(Records with modeling code)
------------
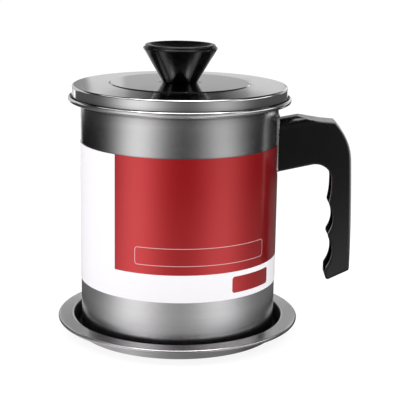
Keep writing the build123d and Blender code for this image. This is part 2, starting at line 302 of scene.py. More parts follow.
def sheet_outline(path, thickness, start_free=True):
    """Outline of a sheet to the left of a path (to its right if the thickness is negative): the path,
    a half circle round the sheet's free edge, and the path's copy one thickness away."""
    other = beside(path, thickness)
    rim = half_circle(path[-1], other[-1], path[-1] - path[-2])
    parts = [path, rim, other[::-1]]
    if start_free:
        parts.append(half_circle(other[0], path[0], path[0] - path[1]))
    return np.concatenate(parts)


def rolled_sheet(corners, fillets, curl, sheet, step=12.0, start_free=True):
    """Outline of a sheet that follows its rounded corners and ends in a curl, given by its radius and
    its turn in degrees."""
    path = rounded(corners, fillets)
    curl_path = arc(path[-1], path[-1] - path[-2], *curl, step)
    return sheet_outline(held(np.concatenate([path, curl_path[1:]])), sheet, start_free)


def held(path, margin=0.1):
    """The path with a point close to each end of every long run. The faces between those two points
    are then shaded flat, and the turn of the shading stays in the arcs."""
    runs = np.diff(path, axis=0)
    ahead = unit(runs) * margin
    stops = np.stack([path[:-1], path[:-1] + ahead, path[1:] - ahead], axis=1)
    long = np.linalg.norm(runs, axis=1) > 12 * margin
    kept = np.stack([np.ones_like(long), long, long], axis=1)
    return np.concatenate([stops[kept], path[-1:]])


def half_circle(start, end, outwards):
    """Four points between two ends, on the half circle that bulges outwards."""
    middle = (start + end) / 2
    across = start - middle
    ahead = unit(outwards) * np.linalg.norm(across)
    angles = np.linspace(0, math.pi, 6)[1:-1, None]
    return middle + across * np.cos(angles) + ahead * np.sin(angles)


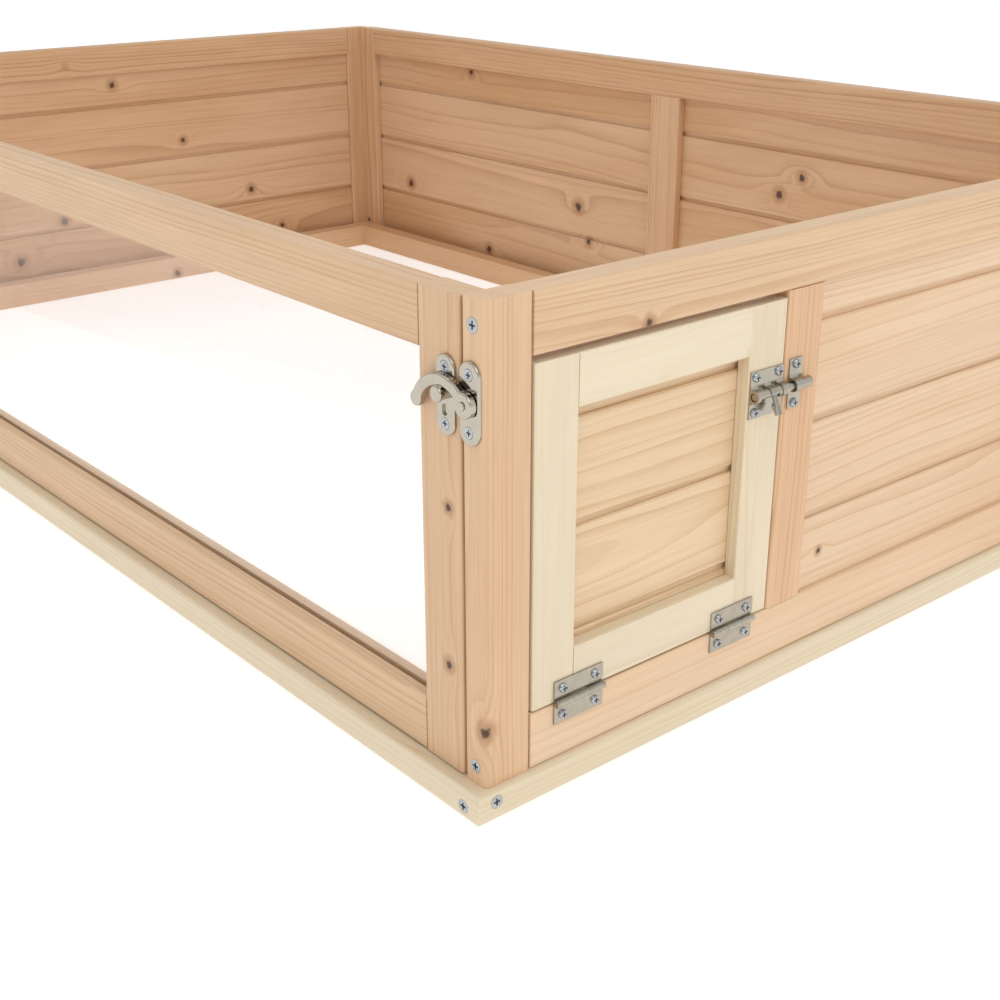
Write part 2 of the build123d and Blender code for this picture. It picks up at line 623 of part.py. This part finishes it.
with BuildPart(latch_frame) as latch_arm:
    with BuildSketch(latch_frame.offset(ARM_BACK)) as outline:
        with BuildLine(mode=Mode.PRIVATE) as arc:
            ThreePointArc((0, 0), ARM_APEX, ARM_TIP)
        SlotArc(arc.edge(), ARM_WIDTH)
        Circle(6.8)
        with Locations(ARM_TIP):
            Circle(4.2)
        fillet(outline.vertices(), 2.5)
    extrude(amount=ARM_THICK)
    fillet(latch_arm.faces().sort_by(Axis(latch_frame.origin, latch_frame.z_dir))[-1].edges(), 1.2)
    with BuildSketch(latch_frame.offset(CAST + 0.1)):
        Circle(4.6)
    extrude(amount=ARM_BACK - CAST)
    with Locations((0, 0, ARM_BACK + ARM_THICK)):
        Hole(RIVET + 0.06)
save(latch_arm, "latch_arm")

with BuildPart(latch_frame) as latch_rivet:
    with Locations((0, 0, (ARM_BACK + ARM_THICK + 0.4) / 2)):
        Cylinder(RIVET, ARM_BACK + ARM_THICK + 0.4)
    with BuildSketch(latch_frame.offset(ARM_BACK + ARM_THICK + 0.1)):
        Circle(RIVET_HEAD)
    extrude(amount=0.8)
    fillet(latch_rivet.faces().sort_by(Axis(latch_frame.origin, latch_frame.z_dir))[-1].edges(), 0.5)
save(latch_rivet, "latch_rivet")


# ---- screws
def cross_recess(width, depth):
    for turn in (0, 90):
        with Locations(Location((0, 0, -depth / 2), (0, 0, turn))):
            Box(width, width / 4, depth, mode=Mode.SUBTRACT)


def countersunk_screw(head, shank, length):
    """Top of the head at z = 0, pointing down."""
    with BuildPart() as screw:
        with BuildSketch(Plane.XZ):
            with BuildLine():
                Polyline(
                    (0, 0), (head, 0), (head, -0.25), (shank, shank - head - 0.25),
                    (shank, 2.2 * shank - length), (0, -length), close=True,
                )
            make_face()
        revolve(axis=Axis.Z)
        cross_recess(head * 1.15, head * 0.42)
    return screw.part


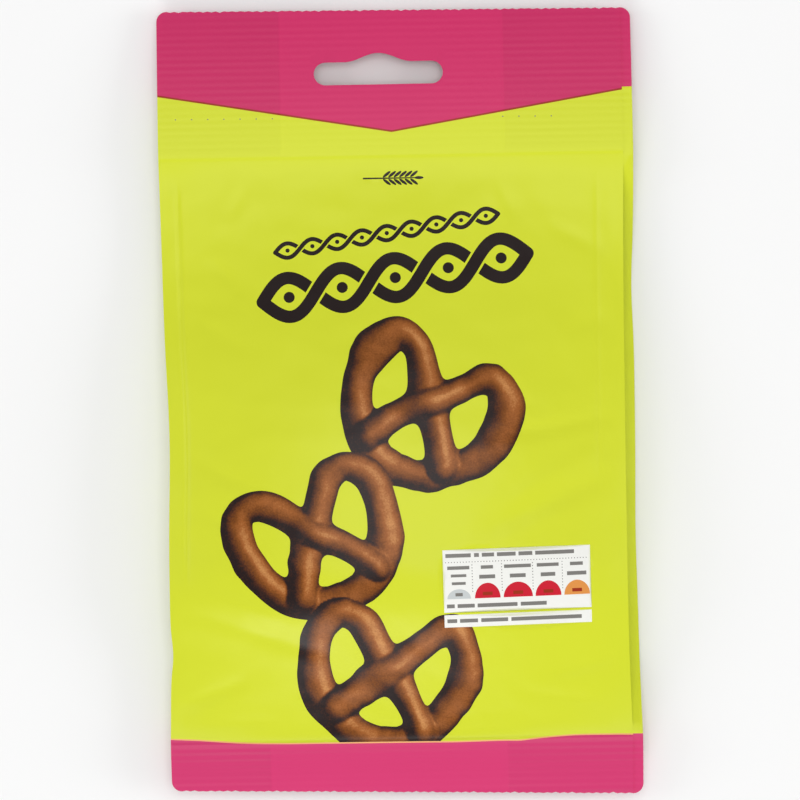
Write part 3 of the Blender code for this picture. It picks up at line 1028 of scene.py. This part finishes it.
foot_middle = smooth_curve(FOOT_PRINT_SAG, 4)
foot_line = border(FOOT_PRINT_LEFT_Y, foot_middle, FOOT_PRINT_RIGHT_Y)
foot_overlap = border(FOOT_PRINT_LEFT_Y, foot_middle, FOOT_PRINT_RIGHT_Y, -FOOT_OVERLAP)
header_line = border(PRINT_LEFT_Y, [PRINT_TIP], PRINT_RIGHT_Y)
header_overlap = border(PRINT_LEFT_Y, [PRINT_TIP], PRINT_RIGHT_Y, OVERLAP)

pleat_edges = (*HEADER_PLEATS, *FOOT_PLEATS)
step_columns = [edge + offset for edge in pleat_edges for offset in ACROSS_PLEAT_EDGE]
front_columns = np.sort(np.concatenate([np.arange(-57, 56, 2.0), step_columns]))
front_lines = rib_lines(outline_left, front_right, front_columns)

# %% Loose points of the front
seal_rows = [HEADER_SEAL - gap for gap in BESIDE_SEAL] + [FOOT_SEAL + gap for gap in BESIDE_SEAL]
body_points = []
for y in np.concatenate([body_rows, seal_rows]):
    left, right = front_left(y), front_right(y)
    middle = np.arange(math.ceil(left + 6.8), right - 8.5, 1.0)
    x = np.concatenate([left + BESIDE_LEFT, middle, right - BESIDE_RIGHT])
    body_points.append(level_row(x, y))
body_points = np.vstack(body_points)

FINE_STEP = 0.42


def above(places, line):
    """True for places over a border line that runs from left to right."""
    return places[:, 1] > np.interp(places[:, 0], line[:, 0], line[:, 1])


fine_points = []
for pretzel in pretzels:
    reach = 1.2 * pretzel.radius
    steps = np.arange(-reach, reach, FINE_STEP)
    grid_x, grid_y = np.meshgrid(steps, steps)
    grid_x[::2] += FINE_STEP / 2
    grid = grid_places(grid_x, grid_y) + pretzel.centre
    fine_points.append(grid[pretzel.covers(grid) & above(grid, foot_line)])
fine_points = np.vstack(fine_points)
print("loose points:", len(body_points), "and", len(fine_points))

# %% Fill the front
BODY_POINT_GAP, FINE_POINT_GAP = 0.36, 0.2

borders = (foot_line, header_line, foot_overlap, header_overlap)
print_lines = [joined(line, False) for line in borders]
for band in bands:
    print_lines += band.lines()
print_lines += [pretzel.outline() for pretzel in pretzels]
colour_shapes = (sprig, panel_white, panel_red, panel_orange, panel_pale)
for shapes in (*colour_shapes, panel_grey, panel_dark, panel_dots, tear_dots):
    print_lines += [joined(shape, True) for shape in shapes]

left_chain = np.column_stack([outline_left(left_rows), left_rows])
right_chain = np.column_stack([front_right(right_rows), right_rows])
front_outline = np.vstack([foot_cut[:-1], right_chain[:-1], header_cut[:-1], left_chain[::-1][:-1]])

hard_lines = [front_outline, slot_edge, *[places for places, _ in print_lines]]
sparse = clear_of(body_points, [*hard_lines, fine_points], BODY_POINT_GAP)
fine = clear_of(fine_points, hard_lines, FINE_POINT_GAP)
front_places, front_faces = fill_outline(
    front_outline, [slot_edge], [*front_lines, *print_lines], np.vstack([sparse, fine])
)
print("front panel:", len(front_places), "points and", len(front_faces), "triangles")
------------
* YOUR GOAL:
Show every line in the entries where the string "scene" occurs.

* RESPONSE TO THE EXERCISE:
Keep writing the build123d and Blender code for this image. This is part 2, starting at line 302 of scene.py. More parts follow.
Write part 3 of the Blender code for this picture. It picks up at line 1028 of scene.py. This part finishes it.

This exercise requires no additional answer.